▸ Exercise
Check every line below for the word "Identity" and copy the ones that have it.

▸ Stored records
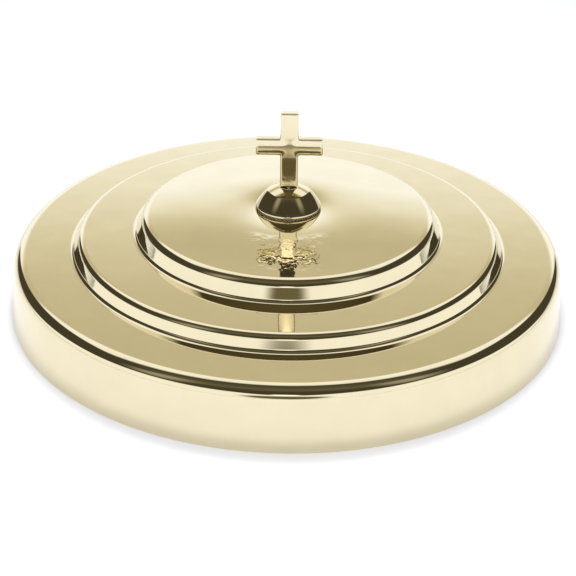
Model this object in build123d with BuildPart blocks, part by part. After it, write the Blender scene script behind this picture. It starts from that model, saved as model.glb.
...
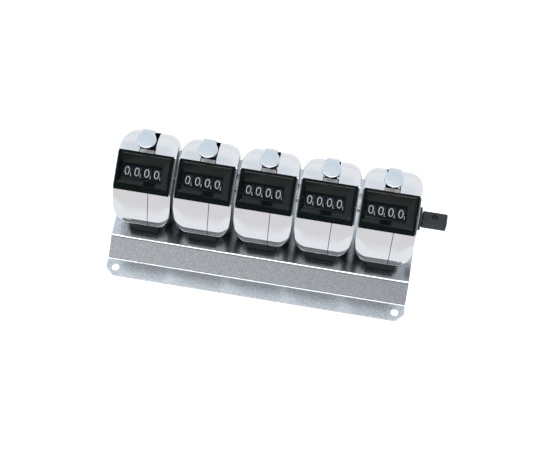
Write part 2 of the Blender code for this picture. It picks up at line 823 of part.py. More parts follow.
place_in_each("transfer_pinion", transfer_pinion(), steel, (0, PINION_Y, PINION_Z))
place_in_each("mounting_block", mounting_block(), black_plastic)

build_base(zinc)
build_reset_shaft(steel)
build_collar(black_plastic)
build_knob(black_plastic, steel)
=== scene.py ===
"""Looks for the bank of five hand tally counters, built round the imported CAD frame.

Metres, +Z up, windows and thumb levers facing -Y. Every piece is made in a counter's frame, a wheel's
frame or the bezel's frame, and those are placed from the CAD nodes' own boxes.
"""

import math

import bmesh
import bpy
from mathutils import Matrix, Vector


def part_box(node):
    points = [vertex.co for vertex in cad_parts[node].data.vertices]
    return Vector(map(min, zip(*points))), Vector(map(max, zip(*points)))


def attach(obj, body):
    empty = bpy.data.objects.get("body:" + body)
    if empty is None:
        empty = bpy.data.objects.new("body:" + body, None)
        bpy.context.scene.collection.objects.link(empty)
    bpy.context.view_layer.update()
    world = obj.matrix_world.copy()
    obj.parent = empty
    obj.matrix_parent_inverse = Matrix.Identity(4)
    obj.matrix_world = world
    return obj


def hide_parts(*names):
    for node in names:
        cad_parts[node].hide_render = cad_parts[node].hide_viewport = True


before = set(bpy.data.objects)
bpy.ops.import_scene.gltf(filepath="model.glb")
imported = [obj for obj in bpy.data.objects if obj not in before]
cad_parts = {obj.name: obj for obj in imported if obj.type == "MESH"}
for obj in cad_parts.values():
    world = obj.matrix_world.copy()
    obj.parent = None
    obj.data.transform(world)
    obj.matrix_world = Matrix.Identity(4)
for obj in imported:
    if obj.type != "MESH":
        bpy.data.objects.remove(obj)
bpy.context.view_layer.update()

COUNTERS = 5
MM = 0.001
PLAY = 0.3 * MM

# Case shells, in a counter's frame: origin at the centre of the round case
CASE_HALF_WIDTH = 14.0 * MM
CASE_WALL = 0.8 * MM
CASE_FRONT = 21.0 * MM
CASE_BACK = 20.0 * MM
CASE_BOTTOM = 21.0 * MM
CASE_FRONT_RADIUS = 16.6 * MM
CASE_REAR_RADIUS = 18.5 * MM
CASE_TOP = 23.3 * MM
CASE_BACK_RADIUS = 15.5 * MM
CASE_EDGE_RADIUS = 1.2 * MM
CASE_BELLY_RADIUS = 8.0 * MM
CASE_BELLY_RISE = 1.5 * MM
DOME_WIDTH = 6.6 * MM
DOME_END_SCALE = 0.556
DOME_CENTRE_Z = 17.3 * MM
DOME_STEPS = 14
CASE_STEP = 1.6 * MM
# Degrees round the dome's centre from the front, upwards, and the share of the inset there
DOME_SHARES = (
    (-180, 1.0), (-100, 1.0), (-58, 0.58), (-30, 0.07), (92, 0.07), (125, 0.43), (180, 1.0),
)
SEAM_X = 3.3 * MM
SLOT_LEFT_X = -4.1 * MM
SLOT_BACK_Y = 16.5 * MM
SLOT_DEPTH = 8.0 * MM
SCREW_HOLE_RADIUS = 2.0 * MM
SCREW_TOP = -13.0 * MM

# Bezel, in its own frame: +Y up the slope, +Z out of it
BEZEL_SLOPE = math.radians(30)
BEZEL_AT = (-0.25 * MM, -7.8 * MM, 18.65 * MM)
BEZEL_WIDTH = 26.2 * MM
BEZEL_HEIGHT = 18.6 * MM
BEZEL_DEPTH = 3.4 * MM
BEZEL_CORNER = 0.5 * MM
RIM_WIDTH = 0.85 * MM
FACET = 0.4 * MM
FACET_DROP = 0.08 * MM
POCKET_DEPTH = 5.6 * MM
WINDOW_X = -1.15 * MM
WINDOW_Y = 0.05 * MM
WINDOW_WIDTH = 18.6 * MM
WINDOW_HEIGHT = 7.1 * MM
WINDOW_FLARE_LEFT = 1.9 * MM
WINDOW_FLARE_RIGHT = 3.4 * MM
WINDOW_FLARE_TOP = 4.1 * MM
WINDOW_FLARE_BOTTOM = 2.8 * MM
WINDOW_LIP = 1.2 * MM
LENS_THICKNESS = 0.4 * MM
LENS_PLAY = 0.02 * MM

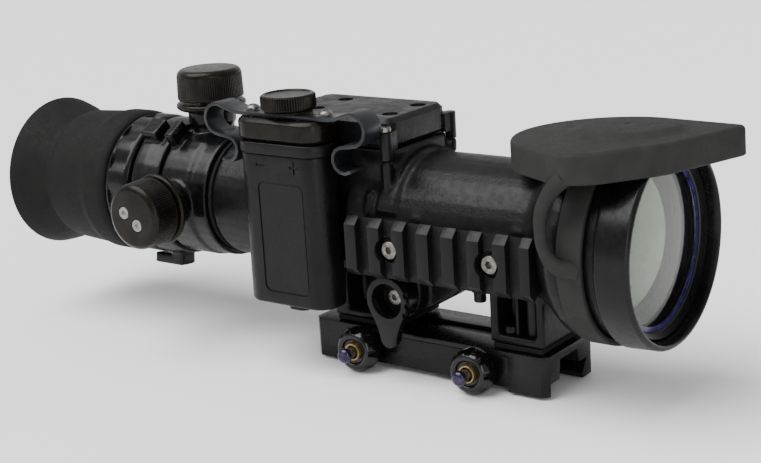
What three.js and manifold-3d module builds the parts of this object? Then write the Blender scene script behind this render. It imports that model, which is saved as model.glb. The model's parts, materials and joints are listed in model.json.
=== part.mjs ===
==
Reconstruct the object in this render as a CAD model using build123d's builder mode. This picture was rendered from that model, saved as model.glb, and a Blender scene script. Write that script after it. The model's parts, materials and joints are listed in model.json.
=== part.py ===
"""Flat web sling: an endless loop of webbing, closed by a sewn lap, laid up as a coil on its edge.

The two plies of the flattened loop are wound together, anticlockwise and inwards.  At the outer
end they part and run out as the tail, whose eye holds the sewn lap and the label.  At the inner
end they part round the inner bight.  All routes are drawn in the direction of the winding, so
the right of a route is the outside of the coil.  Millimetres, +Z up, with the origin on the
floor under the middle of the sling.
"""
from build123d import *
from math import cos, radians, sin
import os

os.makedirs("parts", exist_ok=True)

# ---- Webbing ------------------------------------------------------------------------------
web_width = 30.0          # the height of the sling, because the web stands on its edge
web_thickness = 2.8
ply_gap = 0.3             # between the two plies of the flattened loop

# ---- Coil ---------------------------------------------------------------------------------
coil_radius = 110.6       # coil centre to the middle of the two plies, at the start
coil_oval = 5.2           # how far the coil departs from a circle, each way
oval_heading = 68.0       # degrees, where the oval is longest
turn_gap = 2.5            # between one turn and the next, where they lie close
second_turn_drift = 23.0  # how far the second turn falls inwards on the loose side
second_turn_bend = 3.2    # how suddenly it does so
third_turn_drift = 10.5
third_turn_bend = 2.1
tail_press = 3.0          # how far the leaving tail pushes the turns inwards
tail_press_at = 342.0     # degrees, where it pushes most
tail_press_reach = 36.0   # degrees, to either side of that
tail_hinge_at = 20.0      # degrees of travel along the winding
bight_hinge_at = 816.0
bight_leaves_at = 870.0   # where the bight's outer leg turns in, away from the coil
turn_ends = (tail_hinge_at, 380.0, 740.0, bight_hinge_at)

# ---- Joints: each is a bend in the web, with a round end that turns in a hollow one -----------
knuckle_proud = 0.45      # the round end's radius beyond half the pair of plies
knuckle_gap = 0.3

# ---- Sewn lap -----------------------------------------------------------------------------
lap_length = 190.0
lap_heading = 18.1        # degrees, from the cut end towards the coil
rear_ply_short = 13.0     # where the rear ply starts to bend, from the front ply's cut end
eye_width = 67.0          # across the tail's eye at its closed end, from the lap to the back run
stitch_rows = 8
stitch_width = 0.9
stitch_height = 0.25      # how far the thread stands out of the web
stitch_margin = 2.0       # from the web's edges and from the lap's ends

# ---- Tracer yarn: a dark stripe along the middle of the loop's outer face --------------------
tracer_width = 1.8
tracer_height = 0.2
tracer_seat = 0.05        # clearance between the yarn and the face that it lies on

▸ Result
    obj.matrix_parent_inverse = Matrix.Identity(4)
    obj.matrix_world = Matrix.Identity(4)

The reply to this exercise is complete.